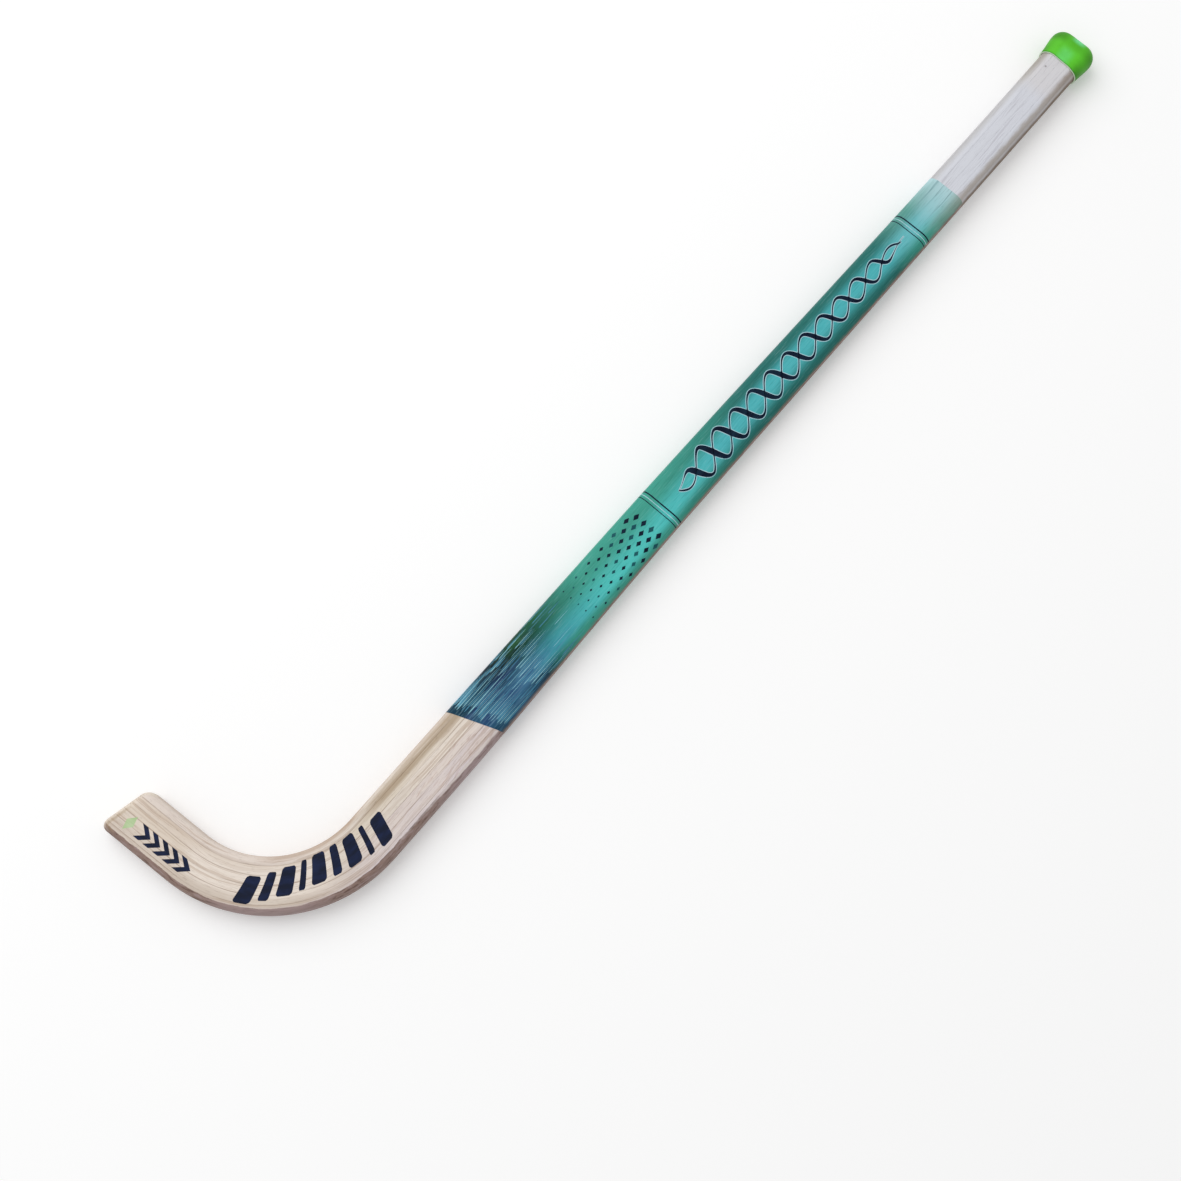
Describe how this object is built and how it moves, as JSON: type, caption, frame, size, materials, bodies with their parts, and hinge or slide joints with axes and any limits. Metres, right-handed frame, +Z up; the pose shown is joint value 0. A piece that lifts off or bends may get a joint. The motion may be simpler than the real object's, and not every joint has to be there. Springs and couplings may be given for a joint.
{
  "type": "roller hockey stick",
  "caption": "Rink hockey stick of bent laminated wood with a flat curved blade, a printed film round the lower shaft and a push-on rubber end cap, lying on its back face.",
  "frame": {"origin": "on the floor under the middle of the stick's bounding box, with the stick lying on its back face", "axes": "+X along the shaft towards the end cap, +Y the way the blade bends, +Z up, out of the front face"},
  "size_m": [0.9918, 0.182, 0.0262],
  "materials": {
    "outer_ply": "satin",
    "core_ply_1": "satin",
    "core_ply_2": "satin",
    "core_ply_3": "satin",
    "core_ply_4": "satin",
    "inner_ply": "satin",
    "print_film": "gloss",
    "end_cap": "satin"
  },
  "bodies": {
    "stick": {"outer_ply": "outer_ply", "core_ply_1": "core_ply_1", "core_ply_2": "core_ply_2", "core_ply_3": "core_ply_3", "core_ply_4": "core_ply_4", "inner_ply": "inner_ply", "print_film": "print_film"},
    "cap": {"end_cap": "end_cap"}
  },
  "joints": [
    {"name": "cap_pull", "type": "slide", "parent": "stick", "child": "cap", "axis": [1, 0, 0.0032], "range_m": [0, 0.04]}
  ]
}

Brief:
Which lines hold the word "joints"? Show each one.

Problem solution:
Describe how this object is built and how it moves, as JSON: type, caption, frame, size, materials, bodies with their parts, and hinge or slide joints with axes and any limits. Metres, right-handed frame, +Z up; the pose shown is joint value 0. A piece that lifts off or bends may get a joint. The motion may be simpler than the real object's, and not every joint has to be there. Springs and couplings may be given for a joint.
  "joints": [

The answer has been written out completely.